In getting a ticket for our performance our audience members fall subject to a false sense of security- they are welcome in the house because we have allowed them to be there but we do not actually live there. Is it really our home to invite them into? Are they really welcome? And are they really safe?
When I think of a ‘safe house’ I think of a discreet property that houses an occupant who needs to be kept safe from something or one. It is a temporary base for a hidden person. It is structurally a house, but very rarely a home, just as our property is, blending in nicely with the surrounding area.
Image by Jozey Wade 2013
In my experience of fictional ‘safe houses’ on television or in film the houses are very rarely safe and are often infiltrated by the enemy. While this is obviously for entertainment purposes the characters responsible for the victim are left shocked and confused as to how anyone could have seen past their high security system. But the answer is clear to me: a safe house is only as safe as or maybe even less safe than any other house on the street: it is just as easy to break into, just as likely to be burgled and because of its ‘secret’ resident, a much higher target of crime.
It is also easy to assume that those kept in safe houses are there under the protection of the law: someone in danger, someone on parole, someone whose identity is too precious to be introducing themselves to their neighbours without an alias. However, research has shown that ‘safe houses’ are often used against the legal system for other purposes. Human smuggling and trafficking for example require safe houses in which illegal migrants can be housed without being discovered. Leman and Jansses state that in some countries “large smuggling networks in which the victims have a long way to travel need safe houses to conduct their business.” (( Leman, J, & Jansses, S “The Various ‘Safe’-House Profiles in East-European Human Smuggling and Trafficking.” Journal of Ethnic and Migration Studies Vol. 33, No. 8, November 2007, pp. 1380 )). It has been found that in these situations the safe houses may not only be used for temporary accommodation, but as a prison in which the migrants are held as hostage while their families are forced to pay more money for their safety or a brothel like establishment. Statistics suggest “that a minimum of 50 percent and upward of 80 percent of human trafficking victims worldwide are women (U.S. Department of State 2005; U.S. Department of State 2010). Seventy percent of female victims are trafficked into the sex trade…” (( Perdue, T, Williamson, C, Billings, M, Schart, J, & Boston-Gromer, R 2011, ‘In the Matter of Human Trafficking in Ohio: The Pursuit for Justice Continues’, Women’s Policy Journal Of Harvard, 8, pp. 4, viewed 17 April 2013. )).

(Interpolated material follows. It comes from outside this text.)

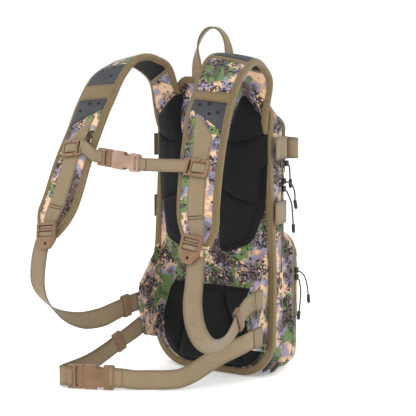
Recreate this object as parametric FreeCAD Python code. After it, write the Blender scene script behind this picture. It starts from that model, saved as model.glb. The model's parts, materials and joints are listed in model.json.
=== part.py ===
import FreeCAD, Part
import math
import os

# Hunting day pack, standing upright on its base. Millimetres.
# Origin: on the floor under the middle of the back panel. +X is to the right as the harness side is
# faced, -Y points out of the harness side towards the wearer, +Z is up.

os.makedirs("parts", exist_ok=True)
V = FreeCAD.Vector
UP = V(0, 0, 1)

# ---- driving sizes
panel_top = 500.0           # height of the back panel's top edge
panel_base = 2.5            # the panel's lower edge; the binding under it stands on the floor
panel_corners = [(120, panel_base, 64), (122, 180, 200), (112, 370, 200), (114, 447, 14), (62, panel_top, 14)]
binding_reach = 2.5         # binding beyond the panel's edge
binding_cover = 9.0         # binding over the panel's face
binding_front = -2.0        # front face of the binding
binding_back = 8.0
panel_thick = 4.0
wall = 2.0                  # fabric wall of a compartment
gap = 0.3                   # between pieces that aren't sewn face to face
strap_thick = 13.0          # foam shoulder strap
webbing_wide = 32.0         # shoulder and waist webbing
webbing_thick = 1.6
chest_webbing_wide = 20.0
belt_rail = 3.5             # plastic beside the webbing in each buckle
chest_rail = 4.0

# shoulder strap on +X, from its root on the panel to its lower end: inner edge, outer edge
strap_stations = [((66, -10, 485), (116, -9.5, 447)), ((63, -36, 520), (124, -10, 492)),
                  ((65, -64, 532), (130, -40, 517)), ((67, -90, 536), (137, -72, 525)),
                  ((69, -118, 529), (143, -105, 515)), ((73, -146, 503), (149, -138, 497)),
                  ((77, -169, 465), (153, -166, 459)), ((79, -184, 440), (156, -186, 420)),
                  ((88, -212, 372), (164, -212, 365)), ((97, -232, 306), (171, -231, 312)),
                  ((109, -241, 274), (176, -241, 283)), ((130, -250, 246), (168, -250, 252))]


# ---- helpers
def save(name, shape):
    if not shape.isValid():
        print("NOT VALID", name)
    shape.exportStep("parts/" + name + ".step")
    print("%-28s %9.1f mm3  solids %d" % (name, shape.Volume, len(shape.Solids)))


def mirrored(shape):
    return shape.mirror(V(0, 0, 0), V(1, 0, 0))


def both_sides(stem, right_shape):
    save(stem + "_right", right_shape)
    save(stem + "_left", mirrored(right_shape))


def together(shapes):
    return Part.makeCompound(shapes)


def block(x0, x1, y0, y1, z0, z1):
    return Part.makeBox(x1 - x0, y1 - y0, z1 - z0, V(x0, y0, z0))


def symmetric(corners):
    return corners + [(-u, v, r) for u, v, r in reversed(corners)]


def inset(corners, d):
    """Moves every side of a counter-clockwise outline inwards by d."""
    moved = []
    for i, (u, v, r) in enumerate(corners):
        before = corners[i - 1]
        after = corners[(i + 1) % len(corners)]
        a = V(u - before[0], v - before[1], 0).normalize()
        b = V(after[0] - u, after[1] - v, 0).normalize()
        normal_a = V(-a.y, a.x, 0)
        normal_b = V(-b.y, b.x, 0)
        shift = (normal_a + normal_b) * (d / (1 + normal_a.dot(normal_b)))
        moved.append((u + shift.x, v + shift.y, max(r - d, 1.0)))
    return moved


def rounded_wire(corners, place):
    """Closed outline of straight sides joined by tangent arcs; place(u, v) gives the point in space."""
    arcs = []
    for i, (u, v, r) in enumerate(corners):
        corner = V(u, v, 0)
        before = V(corners[i - 1][0], corners[i - 1][1], 0)
        after = V(corners[(i + 1) % len(corners)][0], corners[(i + 1) % len(corners)][1], 0)
        to_before = (before - corner).normalize()
        to_after = (after - corner).normalize()
        half = math.acos(max(-1.0, min(1.0, to_before.dot(to_after)))) / 2
        reach = r / math.tan(half)
        middle = corner + (to_before + to_after).normalize() * (r / math.sin(half) - r)
        arcs.append((corner + to_before * reach, middle, corner + to_after * reach))
    edges = []
    for i, (start, middle, end) in enumerate(arcs):
        points = [place(p.x, p.y) for p in (start, middle, end)]
        edges.append(Part.Arc(*points).toShape())
        following = arcs[(i + 1) % len(arcs)][0]
        edges.append(Part.makeLine(points[2], place(following.x, following.y)))
    return Part.Wire(edges)


def upright(y):
    return lambda x, z: V(x, y, z)


def slab(corners, y0, y1):
    return Part.Face(rounded_wire(corners, upright(y0))).extrude(V(0, y1 - y0, 0))


def bag(sections):
    """Solid through upright outlines, each (y, corners)."""
    return Part.makeLoft([rounded_wire(corners, upright(y)) for y, corners in sections], True, True)


def hollow(sections):
    inner = [(y, inset(corners, wall)) for y, corners in sections]
    inner[0] = (sections[0][0] + wall, inner[0][1])
    inner[-1] = (sections[-1][0] - wall, inner[-1][1])
    return bag(sections).cut(bag(inner))


def quad(points):
    return Part.makePolygon(points + [points[0]])


def ribbon(stations, thick):
    """Flat webbing through stations of (centre, across); across is half the width as a vector."""
    wires = []
    for i, (centre, across) in enumerate(stations):
        before = stations[max(i - 1, 0)][0]
        after = stations[min(i + 1, len(stations) - 1)][0]
        face = (after - before).cross(across).normalize() * (thick / 2)
        wires.append(quad([centre - across - face, centre + across - face,
                           centre + across + face, centre - across + face]))
    return Part.makeLoft(wires, True, True)


def turned(direction, wide):
    return direction.normalize() * (wide / 2)


# ---- shoulder strap surface: every layer on the strap is placed by station, share of width and height
def strap_frame():
    frame = []
    centres = [(V(*inner) + V(*outer)) * 0.5 for inner, outer in strap_stations]
    for i, (inner, outer) in enumerate(strap_stations):
        run = centres[min(i + 1, len(centres) - 1)] - centres[max(i - 1, 0)]
        across = V(*outer) - V(*inner)
        frame.append((V(*inner), V(*outer), run.cross(across).normalize()))
    return frame


strap_surface = strap_frame()


def blend_stations(station, item):
    i = min(int(station), len(strap_surface) - 2)
    t = station - i
    return strap_surface[i][item] * (1 - t) + strap_surface[i + 1][item] * t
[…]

While this statistic is disturbing, it appears that one room in our house has accidentally created a performance that could, when paired with the title of our piece, have a deeper meaning than was previously intended. The set up of the sexual element of the bedroom piece could easily represent not only a sex slave in terms of a BDSM arrangement but also a hostage situation in which a woman kept as a sex slave in a ‘safe house’.
While the bedroom is perhaps the most controversial room in our house, I’m not sure our audience will feel safe in the hostile living room environment or the peculiar child’s room environment either, especially considering that the technology normally used for a persons security is being used to scrutinise their every move.